Binaural Unmasking

Author: Jim Johnston
Co-Author: Jürgen Herre

Background information

Binaural Unmasking, or Binaural Masking Level Difference (BLMD) [1], describes the phenomenon that masking effects can be reduced due to binaural hearing. Sounds that would be masked for monaural hearing can still be detected when additional binaural cues are available. In a real-world scenario, this can typically occur for sound sources in different spatial positions.

The phenomenon of BMLD is most prominently observed at low frequencies when a masker (i.e. the signal doing the masking) and a probe (i.e. the signal that is being masked) have specific interaural phase relationships.
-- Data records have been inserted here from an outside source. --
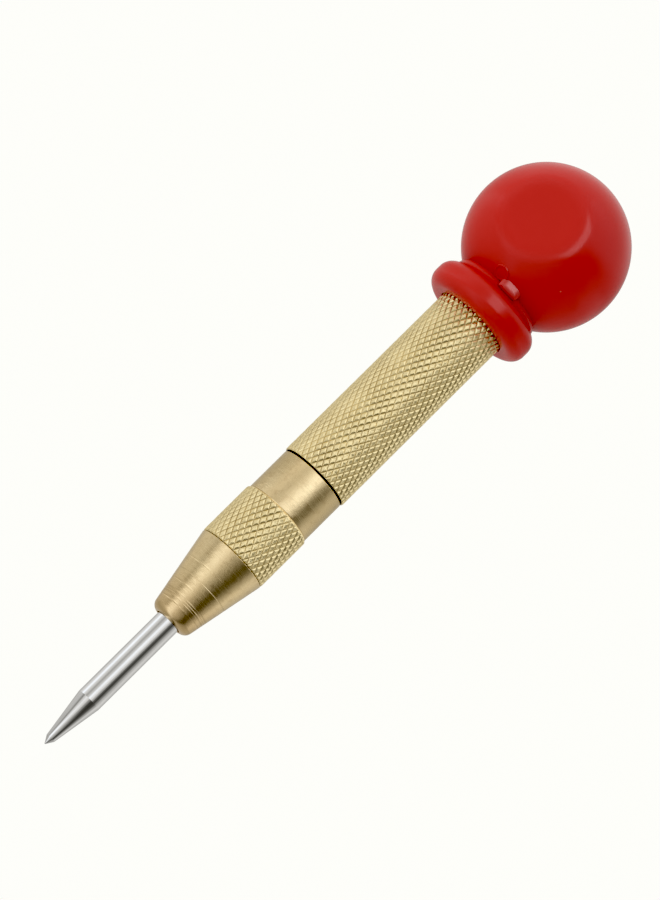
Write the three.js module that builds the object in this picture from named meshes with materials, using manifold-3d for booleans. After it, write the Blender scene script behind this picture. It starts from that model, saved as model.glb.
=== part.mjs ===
// An automatic centre punch: pushed down by its ball, it winds up a spring and then lets a hammer
// fall on its own point, which marks the work.
// It stands on its point: the origin is the tip, and +Z runs up the tool's axis to the ball.
// Lengths are in millimetres and angles in degrees.

import * as THREE from 'three';
import { mergeVertices } from 'three/addons/utils/BufferGeometryUtils.js';
import Module from 'manifold-3d';

const wasm = await Module();
wasm.setup();

// Driving dimensions of the whole tool
const LENGTH = 130;
const BALL_RADIUS = 14;
const BARREL_RADIUS = 6.45;
const STROKE = 11;

// Clearances: between pieces that rest on each other, and between a shaft and its bore
const REST_GAP = 0.3;
const BORE_GAP = 0.2;

// The point: a small steep tip on a long taper on a rod
const TIP_LENGTH = 1.3;
const TIP_RADIUS = 0.85;
const TAPER_END = 9.9;
const ROD_RADIUS = 2.2;
const COLLAR_RADIUS = 3.7;
const COLLAR_LENGTH = 3.5;
const SOCKET_LENGTH = 5;
const SOCKET_WALL = 1.15;
const SOCKET_FLOOR = 1;

// The nose: a cone, a knurled band, a plain band and a spigot that goes up into the barrel
const NOSE_FRONT = 27.9;
const NOSE_LIP_RADIUS = 2.6;
const NOSE_ROUNDING = 1.3;
const NOSE_CONE_HALF_ANGLE = 10.8;
const NOSE_BAND_FRONT = 42.8;
const NOSE_BAND_RADIUS = 6.5;
const NOSE_PLAIN_FRONT = 53.5;
const NOSE_PLAIN_RADIUS = 6.25;
const NOSE_BACK = 61.05;
const NOSE_SHOULDER = 37.5;
const CHAMBER_RADIUS = 4.1;
const SPIGOT_RADIUS = 5.1;
const SPIGOT_LENGTH = 8.95;

// The barrel: a tube with an inner ring that stops the hammer, and a wider bore at each end
const BARREL_FRONT = 61.4;
const BARREL_BACK = 110;
const BARREL_CHAMFER = 0.35;
const RING_FRONT = 70.4;
const RING_LENGTH = 3;
const RING_RADIUS = 3;
const HAMMER_BORE_RADIUS = 4.9;
const CAP_THREAD_RADIUS = 5.55;
const CAP_THREAD_FRONT = 100.4;

// The drift pin, which stands in the point's socket and reaches up to the hammer
const PIN_RADIUS = 1.5;
const PIN_TAIL_RADIUS = 1.4;
const PIN_COLLAR_FRONT = 52;
const PIN_COLLAR_LENGTH = 1.5;
const PIN_COLLAR_RADIUS = 2.9;
const PIN_BOSS_RADIUS = 2.1;
const PIN_BOSS_LENGTH = 8;
const PIN_CONE_LENGTH = 2.5;

// The hammer
const HAMMER_LENGTH = 16;
const HAMMER_HOLE_RADIUS = 1.7;
const HAMMER_HOLE_MOUTH = 0.5;
const HAMMER_SPIGOT_RADIUS = 2.6;
const HAMMER_SPIGOT_LENGTH = 3;

// The adjusting cap, a cup that screws into the barrel and holds the main spring's far end
const CAP_THREAD_START = 103.5;
const CAP_HEAD_RADIUS = 6.35;
const CAP_HEAD_FRONT = 113;
const CAP_BACK = 124.5;
const CAP_FLOOR = 121.3;
const CAP_BORE_RADIUS = 4.4;
const CAP_CHAMFER = 0.6;

// The springs
const MAIN_SPRING_WIRE = 1.3;
const MAIN_SPRING_RADIUS = 3.55;
const MAIN_SPRING_TURNS = 12;
const RETURN_SPRING_WIRE = 0.6;
const RETURN_SPRING_SMALL_RADIUS = 2.55;
const RETURN_SPRING_LARGE_RADIUS = 3.6;
const RETURN_SPRING_TURNS = 5;

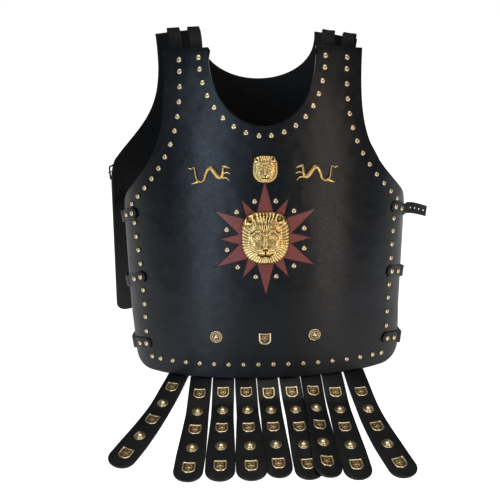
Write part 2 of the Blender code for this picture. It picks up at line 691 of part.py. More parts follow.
def buckle_place(back, side, t, inset):
    """Matrix at a buckle's bar: X from the chape towards the panel's edge, Y along the bar, Z outwards."""
    spot = back.frame(side * (panel_edge(back.cut, t) - inset), t, 0.0)
    outward = spot.col[2].xyz
    along = spot.col[0].xyz * side
    return axes_matrix(along, outward.cross(along), outward, spot.translation + outward * BAR_HEIGHT)


def tube_object(name, points, radius, cyclic, matrix, material, group):
    """A bent wire: a curve with a round bevel, placed by its matrix."""
    curve = bpy.data.curves.new(name, "CURVE")
    curve.dimensions = "3D"
    curve.bevel_depth = radius
    curve.bevel_resolution = 1
    curve.use_fill_caps = True
    spline = curve.splines.new("POLY")
    spline.points.add(len(points) - 1)
    for point, spot in zip(spline.points, points):
        point.co = (*spot, 1.0)
    spline.use_cyclic_u = cyclic
    curve.materials.append(material)
    thing = bpy.data.objects.new(name, curve)
    thing.matrix_world = matrix
    group.objects.link(thing)
    return thing


def frame_points():
    """Centre line of the buckle's wire: a rectangle with rounded corners round the strap's way."""
    points = []
    corners = ((FRAME_LENGTH, -FRAME_HALF, -90), (FRAME_LENGTH, FRAME_HALF, 0), (0.0, FRAME_HALF, 90),
               (0.0, -FRAME_HALF, 180))
    for x, y, start in corners:
        centre_x = x - FRAME_CORNER if x > 0 else x + FRAME_CORNER
        centre_y = y - FRAME_CORNER if y > 0 else y + FRAME_CORNER
        for k in range(3):
            angle = radians(start + 45 * k)
            points.append((centre_x + FRAME_CORNER * cos(angle), centre_y + FRAME_CORNER * sin(angle), 0.0))
    return points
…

The classic experiment is illustrated in Figure 1 and can be described as follows:

Using headphones, a narrowband noise masker of one critical bandwidth is presented together with a sinusoidal probe signal. The masker is presented identically at both ears, whereas the probe's phase relation between the ears is alternated, i.e. presented in phase, and then out of phase.
In the case where both masker and probe are the same in both ears, a masking threshold very much like the single-ear masking threshold is observed, i.e. for the example given, the threshold of masking for the tone probe is approximately 5.5 dB, as shown in the literature.
In the case where the probe is out of phase (but the masker still in phase), a difference between the signal with and without the probe is easily audible at this level. In fact, the threshold of masking is reduced by up to 15 dB.
For the full effect to be noticed, this must be done at or below 500 Hz center frequency, although some effect has been noted up to between 2 and 3 kHz.

Figure 1: Illustration of Binaural Masking Level Difference experiment using noise as masker (M) and a sine tone as probe (P)

Conversely, the phase of the masker can be alternated while the phase of the probe stays the same. In both cases, the interaural phase relation for the masker vs. probe is radically changed. The sensitivity of the auditory system to the two changes is not symmetric, however. It is also possible to repeat the experiment with a sinusoidal masker, and narrowband noise as the probe, however the effect, while present, is substantially reduced.

Sound examples

The two signal pairs presented here are the classic signals, created directly from MATLAB. Test signals A1 and A2 use in-phase probe tones of 400 Hz frequency with probe levels of 9 dB and 6 dB below the level of the masker, respectively. Test signals B1 and B2 use out-of-phase probe tones with the same frequency and probe levels of 9 dB and 6 dB below the levels of the masker, respectively. The masker noise is presented in-phase in all cases, despite the sometimes startling spatial effects arising from masking release.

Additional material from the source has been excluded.